I can’t imagine many teenagers today being that keen to perform in Saint Joan. Although the institution I attended has long since become mixed and Joan’s casting probably wouldn’t present quite the same difficulties, it seems unlikely that any school or college would choose to put on this particular play or many of Shaw’s others, come to that, even if they had the resources. In January an article in The Times (£), Why does Eton pump out acting talent?, drew attention to the emphasis there on drama of all kinds and the acting talent (Tom Hiddleston, Damian Lewis and Dominic West, for example) which Eton College has recently produced. Their theatrical facilities are, of course, outstanding. I don’t think our more modest efforts did us any harm and probably helped to develop confidence in speaking in public – how to say it, if not what to say. The member of our cast who later became a prominent politician is certainly a competent speechmaker, but not in the class of that Macmillanesque Prime-Minister-actor-manager, Anthony Lynton Blair.

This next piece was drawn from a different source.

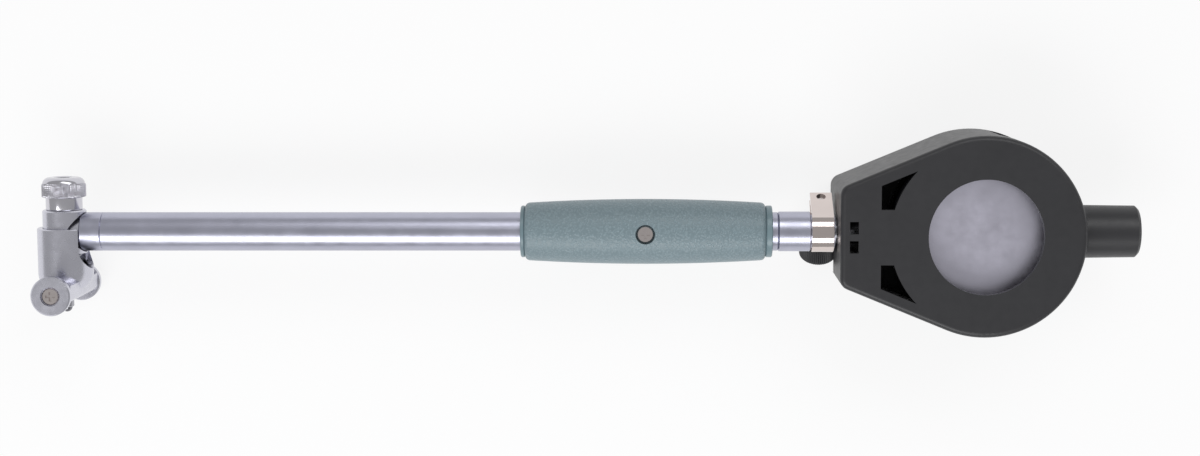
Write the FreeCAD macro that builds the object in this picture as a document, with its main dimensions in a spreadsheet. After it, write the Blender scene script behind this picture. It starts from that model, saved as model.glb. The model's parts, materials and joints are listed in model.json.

In his brief biography, Blair, Mick Temple makes an interesting point about his subject’s schooldays at Fettes College, “the Eton of the North”, in the late 1960s:
… there was one school tradition he enthusiastically embraced. The actor in Tony Blair was apparent from early on. Acting had a rich tradition at Fettes and for his house production of Julius Caesar, Tony was given the role of Mark Antony over the claims of more senior boys. He was to play key roles in future school productions, including Captain Stanhope in R C Sheriff’s Journey’s End and Drinkwater in George Bernard Shaw’s Captain Brassbound’s Conversion. His dramatic acting and his performances in revues were widely praised and more than one of his compatriots or tutors is convinced he could have had a successful career as an actor. Not to be flippant, there are some who would argue that he did; an essential part of his early political appeal was to be able to convince whoever he was talking to that they shared deep political beliefs.